Current Projects

Projects encompass diabetes research, research software development, and teaching.

A framework for an open and scalable infrastructure for health data exemplified by the DD2 initiative

This is a software project where we aim to build an open source data infrastructure framework that makes it easier to connect data collectors, researchers, clinicians, and the general public, with the data, documentation, and findings within health studies. We will be creating this framework in such a way that other research groups and companies, who might be unable to adequately invest in building infrastructures of this type on their own, can relatively easily implement it, and modify as needed, for their own purposes. Check out the project website for a detailed description of what we will be doing.

The metabolic consequences of adverse early life conditions and subsequent risk for adult type 2 diabetes

This is my main ‘classic’ research. The aim is to investigate how early life conditions influence adult metabolic capacity and ultimately risk for type 2 diabetes. I’ll be using data from Denmark’s registers and linking to some cohort studies to apply causal structure learning methods to identify pathways between early life, adult metabolic characteristics, and diabetes. There are several sub-projects related to this main project:

  1. Denmark statistics application and study protocol: gitlab.com/lwjohnst/meld-protocol.
  2. R package development for the statistical method: NetCoupler
  3. An analysis of the UK Biobank and InterAct data using NetCoupler to build the pipeline for the data analysis of the register datasets.

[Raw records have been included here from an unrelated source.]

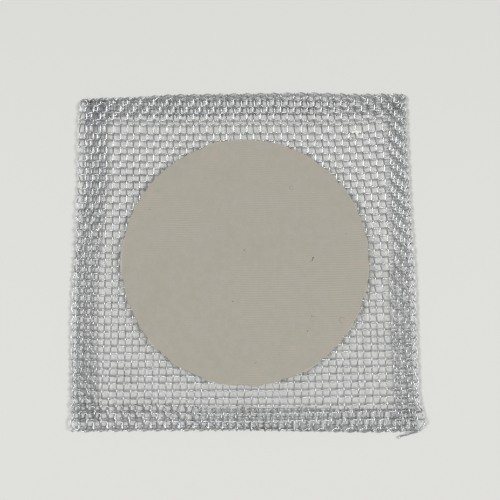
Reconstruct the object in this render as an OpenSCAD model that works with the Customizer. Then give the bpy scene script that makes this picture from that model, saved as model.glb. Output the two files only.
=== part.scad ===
// Ceramic-centred wire gauze: a square of plain-woven crimped wire cloth, its four edges folded
// under, with a flat disc of white ceramic pressed through the middle of the mesh.
// It lies flat: +Z is up, and the origin is under its middle, where its lowest wires rest.

/* [Cloth] */
// Distance from one wire to the next, across the gauze and from front to back
pitch = [2.54, 2.64]; // [2.3:0.02:3.2]
// Wires of the visible face, counted across and from front to back
wires = [48, 46]; // [30:2:60]
// Thickness of one wire
wire_d = 0.46; // [0.36:0.02:0.5]
// Free space between two wires where they cross
weave_gap = 0.07; // [0.06:0.01:0.1]

/* [Folded edges] */
// Free space between two layers of folded cloth
layer_gap = 0.09; // [0.06:0.01:0.2]
// Lengthwise wires in each turned-under strip, besides the one in the bend
hem_wires = 3; // [1:1:5]
// How far a cut end stands past the last wire of its strip
tail = 0.9; // [0.5:0.1:1.2]

/* [Ceramic] */
// Width of the disc
disc_d = 90.5; // [60:0.5:105]
// Thickness of the disc, through the mesh
disc_t = 2; // [1.6:0.1:3]
// Where the disc sits from the middle, to the right and to the back
disc_at = [0.4, -1.2]; // [-5:0.1:5]
// Bevel round the disc's rim
rim = 0.3; // [0.1:0.05:0.4]
// Free space round each wire where it runs through the ceramic
seat_gap = 0.04; // [0.03:0.01:0.08]

/* [Hidden] */
$fn = 24;

function r2(x) = round(100 * x) / 100;
function odd(k) = k % 2 == 0 ? 1 : -1;

// A crossing lifts one wire and lowers the other by this much
lift = (wire_d + weave_gap) / 2;
// Distance between the middles of two layers of cloth
layer = r2(2 * lift + wire_d + layer_gap);
// The straight next to a bend is this much thicker, so that it swallows both its neighbours' ends
sleeve = 0.01;
// Half the height of a crossing, at the outside of its knuckle
crown = lift + (wire_d + sleeve) / 2 * sqrt(1 + pow(2 * lift / min(pitch), 2));

// Way 0 is across the gauze, way 1 from front to back. Wire k of the face stands at:
function at(k, way) = (k - (wires[way] - 1) / 2) * pitch[way];
last = [at(wires[0] - 1, 0), at(wires[1] - 1, 1)];

// The left and right edges fold first and lie against the face. The front and back edges fold
// over them, one layer lower.
bend_r = [layer / 2, layer];
// Where the bends begin, about one mesh of wire before the lengthwise wire in the bend
edge = [for (way = [0, 1]) last[way] + r2(max(pitch[way] - PI * bend_r[way] / 2, 0.6 * pitch[way]))];
// Wires of the turned-under strip lie between those of the face
function hem_at(m, way) = last[way] - (m + 0.5) * pitch[way];

// Height of the face's middle over what the gauze lies on
face_z = r2(2 * bend_r[1] + crown);

// A straight of wire between two crossings x0 and x1, from over (s = 1) to under, kept from a to b
module run(x0, x1, s, a, b, extra = 0) {
    intersection() {
        translate([(x0 + x1) / 2, 0, 0])
            rotate([0, 90 + s * atan(2 * lift / (x1 - x0)), 0])
            cylinder(d = wire_d + extra, h = 1.5 * (x1 - x0), center = true);
        translate([a, -wire_d, -2 * wire_d])
            cube([b - a, 2 * wire_d, 4 * wire_d]);
    }
}

// The end of a wire beyond the last crossing of the face: round the bend and back underneath.
// s is 1 where the wire passes over at that crossing, and so inside the wire in the bend.
module turn(s, way) {
    r = bend_r[way];
    run(last[way], edge[way], s, last[way], edge[way], sleeve);
    translate([edge[way], 0, -r])
        rotate([90, 0, 0])
        rotate_extrude(angle = 180, start = -90)
        translate([r - s * lift, 0])
        circle(d = wire_d);
    translate([0, 0, -2 * r])
        run(hem_at(0, way), edge[way], -s, hem_at(0, way), edge[way], sleeve);
    for (m = [1 : hem_wires]) {
        x0 = hem_at(m, way);
        x1 = hem_at(m - 1, way);
        translate([0, 0, -2 * r])
            run(x0, x1, odd(m) * -s, m == hem_wires ? x1 - tail : x0, x1);
    }
}

// One wire of the face laid along X, over at its first crossing if s is 1
module face_wire(s, way) {
    for (k = [0 : wires[way] - 2])
        run(at(k, way), at(k + 1, way), odd(k) * s, at(k, way), at(k + 1, way));
    turn(odd(wires[way] - 1) * s, way);
    mirror([1, 0, 0])
        turn(s, way);
}

// One wire that lies along a fold, ending half a mesh past its outermost crossings
module hem_wire(s, way) {
    n = wires[way];
    for (k = [-1 : n - 1])
        run(at(k, way), at(k + 1, way), odd(k + 2) * s,
            at(max(k, -0.5), way), at(min(k + 1, n - 0.5), way));
}

// Two neighbouring wires across the gauze, folded under at its left and right
module weft(k) {
    color("silver")
        for (j = [2 * k - 2, 2 * k - 1])
            translate([0, at(j, 1), face_z])
            face_wire(odd(j), 0);
}

// Two neighbouring wires from front to back, folded under everything else
module warp(k) {
    color("silver")
        for (i = [2 * k - 2, 2 * k - 1])
            translate([at(i, 0), 0, face_z])
            rotate([0, 0, 90])
            face_wire(-odd(i), 1);
}

// The wires along one fold: one in the bend, swaying in and out round the wires it crosses, and
// the rest flat underneath. s is 1 where the first wire it crosses is over at the face's last one.
module hem(s, way) {
    translate([0, edge[way] + bend_r[way], face_z - bend_r[way]])
        rotate([-90, 0, 0])
        hem_wire(s, 1 - way);
    for (m = [0 : hem_wires - 1])
        translate([0, hem_at(m, way), face_z - 2 * bend_r[way]])
        hem_wire(odd(m) * s, 1 - way);
}

module side_hem(s) {
    color("gainsboro")
        rotate([0, 0, -90])
        hem(s, 0);
}

module end_hem(s) {
    color("gainsboro")
        hem(s, 1);
}

module ceramic_disc() {
    channel = wire_d + 2 * seat_gap;
    color("antiquewhite")
        translate([disc_at[0], disc_at[1], face_z])
        difference() {
            rotate_extrude($fn = 180)
                polygon([[0, -disc_t / 2], [disc_d / 2 - rim, -disc_t / 2],
                         [disc_d / 2, rim - disc_t / 2], [disc_d / 2, disc_t / 2 - rim],
                         [disc_d / 2 - rim, disc_t / 2], [0, disc_t / 2]]);
            // Channels for the wires both ways, one way a touch deeper than the other
            for (way = [0, 1], k = [0 : wires[way] - 1])
                if (abs(at(k, way) - disc_at[way]) < disc_d / 2)
                    rotate([0, 0, 90 * way])
                    translate([at(k, way) - disc_at[way], 0, 0])
                    cube([channel, 2 * disc_d, 2 * crown + (1 + way) * seat_gap], center = true);
            // Where a small cloth's turned-under strips reach in below the disc, it steps over them
            for (way = [0, 1], side = [0, 180])
                translate([-disc_at[0], -disc_at[1], -2 * bend_r[way]])
                    rotate([0, 0, 90 * way + side])
                    translate([hem_at(hem_wires - 1, way) - tail - seat_gap, -disc_d, -crown - seat_gap])
                    cube([disc_d, 2 * disc_d, 2 * (crown + seat_gap)]);
        }
}

ceramic_disc();
for (k = [1 : wires[1] / 2])
    weft(k);
for (k = [1 : wires[0] / 2])
    warp(k);
mirror([1, 0, 0]) side_hem(-1);  // hem_left
side_hem(1);  // hem_right
mirror([0, 1, 0]) end_hem(-1);  // hem_front
end_hem(1);  // hem_back
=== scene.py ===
"""Looks of a ceramic-centred wire gauze: every wire of the cloth as a smooth crimped strand that
passes over and under the ones it meets and turns under at its edge, and the pressed ceramic disc.

Everything is placed from the CAD frame. Metres, +Z up, the origin under the gauze's middle."""

import math

import bmesh
import bpy
import numpy as np
from mathutils import Matrix, Vector


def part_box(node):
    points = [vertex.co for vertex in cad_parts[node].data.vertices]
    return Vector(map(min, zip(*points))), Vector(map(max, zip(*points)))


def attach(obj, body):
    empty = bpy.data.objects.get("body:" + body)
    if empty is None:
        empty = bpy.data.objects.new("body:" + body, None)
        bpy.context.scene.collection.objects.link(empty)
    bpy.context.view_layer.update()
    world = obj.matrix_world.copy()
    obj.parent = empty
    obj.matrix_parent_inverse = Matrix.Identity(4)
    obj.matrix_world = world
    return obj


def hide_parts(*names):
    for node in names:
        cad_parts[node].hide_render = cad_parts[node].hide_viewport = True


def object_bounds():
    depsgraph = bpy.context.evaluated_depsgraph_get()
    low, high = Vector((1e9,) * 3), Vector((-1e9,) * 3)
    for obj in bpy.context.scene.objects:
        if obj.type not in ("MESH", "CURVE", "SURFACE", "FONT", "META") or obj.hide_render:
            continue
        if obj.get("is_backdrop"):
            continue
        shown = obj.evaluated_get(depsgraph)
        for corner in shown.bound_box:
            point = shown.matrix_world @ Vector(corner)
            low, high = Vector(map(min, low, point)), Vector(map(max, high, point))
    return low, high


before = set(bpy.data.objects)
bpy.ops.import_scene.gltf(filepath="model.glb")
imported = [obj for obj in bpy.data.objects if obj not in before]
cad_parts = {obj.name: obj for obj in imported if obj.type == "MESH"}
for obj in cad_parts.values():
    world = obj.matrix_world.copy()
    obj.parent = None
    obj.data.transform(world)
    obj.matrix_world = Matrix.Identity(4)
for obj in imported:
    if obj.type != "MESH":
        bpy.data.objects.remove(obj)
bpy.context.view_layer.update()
rng = np.random.default_rng(7)

MM = 0.001

# ---------------------------------------------------------------- what the frame says
WEFT = sorted((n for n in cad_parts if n.startswith("weft_")), key=lambda n: int(n[5:]))
WARP = sorted((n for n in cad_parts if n.startswith("warp_")), key=lambda n: int(n[5:]))
disc_low, disc_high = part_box("ceramic_disc")
weft_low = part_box(WEFT[0])[0]
warp_low, warp_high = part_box(WARP[0])

# Way 0 is across the gauze, and way 1 from front to back. A weft wire runs in way 0.
# A node of the face holds two neighbouring wires, so nodes are two pitches apart.
PITCH = np.array([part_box(WARP[1])[0].x - warp_low.x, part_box(WEFT[1])[0].y - weft_low.y]) / 2
WIRE = warp_high.x - warp_low.x - PITCH[0]
# How many wires the face has, and how far out from the middle its last one lies
COUNT = np.array([2 * len(WARP), 2 * len(WEFT)])
LAST = (COUNT - 1) / 2 * PITCH
# Height of the face's middle, and over that of a knuckle's top and of the wire's middle in it
FACE_Z = (disc_low.z + disc_high.z) / 2
CROWN = warp_high.z - FACE_Z
LIFT = CROWN - WIRE / 2
# Radius of the bends at the sides, and at the front and back
BEND = np.array([(FACE_Z - weft_low.z - CROWN) / 2, (FACE_Z - warp_low.z - CROWN) / 2])
DISC = np.array([(disc_low.x + disc_high.x) / 2, (disc_low.y + disc_high.y) / 2])
DISC_R = (disc_high.x - disc_low.x) / 2
DISC_T = disc_high.z - disc_low.z

# ---------------------------------------------------------------- what the photo shows
# Lengthwise wires past the face's last one, for each way and side
LINES = {(0, -1): 5, (0, 1): 4, (1, -1): 5, (1, 1): 4}
# Two strips were cut askew, and miss the innermost of those along part of their fold: from where
# to where, and how many millimetres longer the tips of the crossing wires are there
CUT = {(0, 1): (-0.1, 1, 1.3), (1, -1): (-1, -0.36, 2.0)}
# Crossings worked out past the face's last wire
SPAN = 5
# Share of the way from one crossing to the next that a rounded knuckle takes
KNUCKLE = 1 / 6
# How far a wire sways sideways at a crossing, in millimetres, and how far the outermost ones do
SWING = 0.1
EDGE_SWING = 0.4
# Points from one crossing to the next, where the cloth lies flat and where it bends
FLAT_STEPS = 6
BEND_STEPS = 10
# Radius of a wire, a touch under the CAD's
R_WIRE = WIRE * 0.49


# ---------------------------------------------------------------- the folded sheet
# The cloth is worked out flat, as a sheet, and then folded. The folds were made by hand: each runs
# a little askew to the wires, so that a wire lies on the face at one end and in the bend at the other.
# Lengths are in millimetres in this section, and places along a fold run from -1 to 1.
def ease(x):
    """A smooth step from 0 to 1."""
    x = np.clip(x, 0, 1)
    return x * x * (3 - 2 * x)


def hump(x, middle, width):
    """A smooth bump of height 1."""
    return np.exp(-(((x - middle) / width) ** 2))


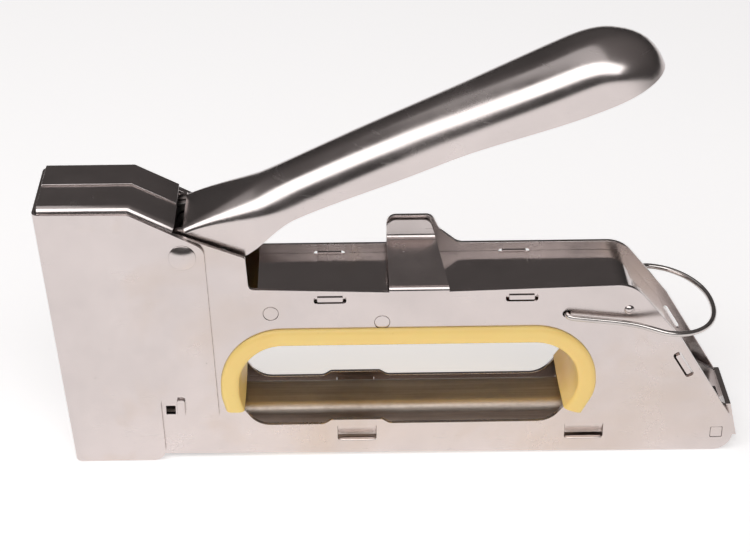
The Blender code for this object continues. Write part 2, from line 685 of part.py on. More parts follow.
def grip_liner(mats):
    """Moulded arch that lines the finger opening and clips over both plate edges."""
    seat = HALF + GAP
    rim = seat + LINER_RIM
    soft = LINER_EDGE
    section = [(0.0, soft - rim), (soft, -rim), (LINER_BAND - soft, -rim), (LINER_BAND, soft - rim),
               (LINER_BAND, -seat), (LINER_WALL, -seat), (LINER_WALL, seat), (LINER_BAND, seat),
               (LINER_BAND, rim - soft), (LINER_BAND - soft, rim), (soft, rim), (0.0, rim - soft)]
    lines = [[(x, y, z) for x, z in liner_path(offset)] for offset, y in section]
    return sweep("grip_liner", list(zip(*lines)), mats["yellow"])


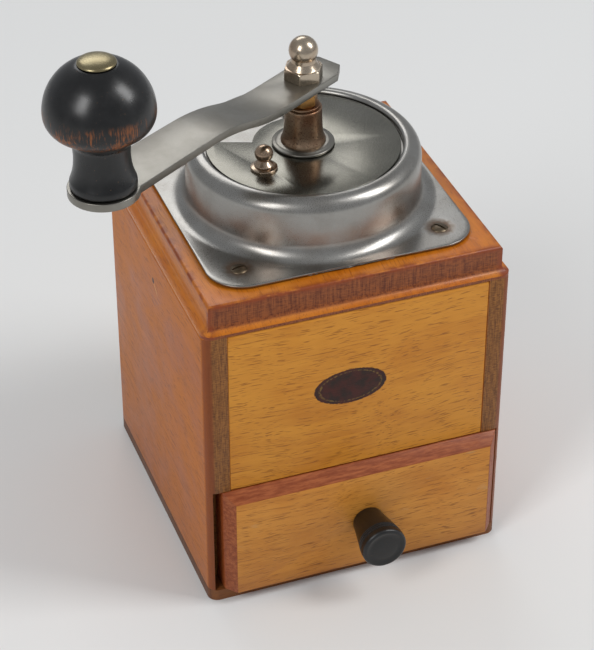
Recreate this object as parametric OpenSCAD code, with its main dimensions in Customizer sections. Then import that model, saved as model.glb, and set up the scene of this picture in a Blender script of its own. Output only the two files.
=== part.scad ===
// Wooden box coffee mill with a crank on top and a drawer in front.
// Origin at the centre of the underside, X to the right along the front, Y to the back, Z up.

/* [Case] */
// Width of the wooden case
case_w = 120; // [112:1:130]
// Depth of the wooden case
case_d = 120; // [112:1:130]
// Height from the underside to the seam under the top board
case_h = 124; // [118:1:132]
// Thickness of the side boards
side_t = 9; // [8:0.5:10]
// Thickness of the front panel
front_t = 9; // [8:0.5:11]
// Thickness of the back panel
back_t = 9; // [8:0.5:11]
// Thickness of the base board
base_t = 5; // [4:0.5:8]
// Radius of the upright corners of the case
corner_r = 4; // [2:0.5:5]
// Chamfer along the upper edges of the case boards
edge_chamfer = 0.9; // [0.4:0.1:1.5]

/* [Top board] */
// Thickness of the top board
top_t = 12; // [10:0.5:16]
// Step between the case and the upper face of the top board
top_step = 3; // [2:0.5:4]
// Thickness of the lip under the cove
top_lip_t = 1.2; // [0.8:0.1:2]
// Rounding of the upper edge
top_edge_r = 1.2; // [0.6:0.1:2]

/* [Drawer] */
// Height of the drawer front
drawer_front_h = 47.4; // [44:0.2:49]
// Thickness of the drawer front behind the case front
drawer_front_t = 8.5; // [7:0.5:10]
// How far the drawer front stands proud
drawer_proud = 4.5; // [3:0.5:6]
// Width of the bevel round the drawer front
drawer_bevel = 3.8; // [2.5:0.1:5]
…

Improving data analysis and reproducibility within science

There are several projects that fall under this project heading. The main aim is to make reproducible and open science the default by making it the easiest, simplest, and fastest approach to doing science. These projects fall under (for now) three areas:

  1. Documentation: Create and develop a philosophy (a “manifesto”) to explicitly state how reproducible and open science should be conducted from a practical point of view. Currently (slowly) being developed at rostools/manifesto.
  2. R Packages: Using the manifesto as a guide, to build an ecosystem of tools that automate as many aspects of doing an open and reproducible research project and streamlining many other aspects. An example of one of these packages is the prodigenr package.
  3. Teaching: To integrate the ecosystem of R packages with a set of beginner-friendly and accessible training materials and documentation that future and current scientists can use to learn how to conduct reproducible and open science easily and simply. Developing and running workshops aimed at teaching researchers modern tools and skills to work openly and reproducibly. For an example of one of these projects, check out the r-cubed teaching material.
    • Other projects related to teaching include two (completed and planned) books of teaching material for Research Software Engineering in R and Python and two books of teaching material for Novice R and Python. See the main website Merely Useful for links to these books.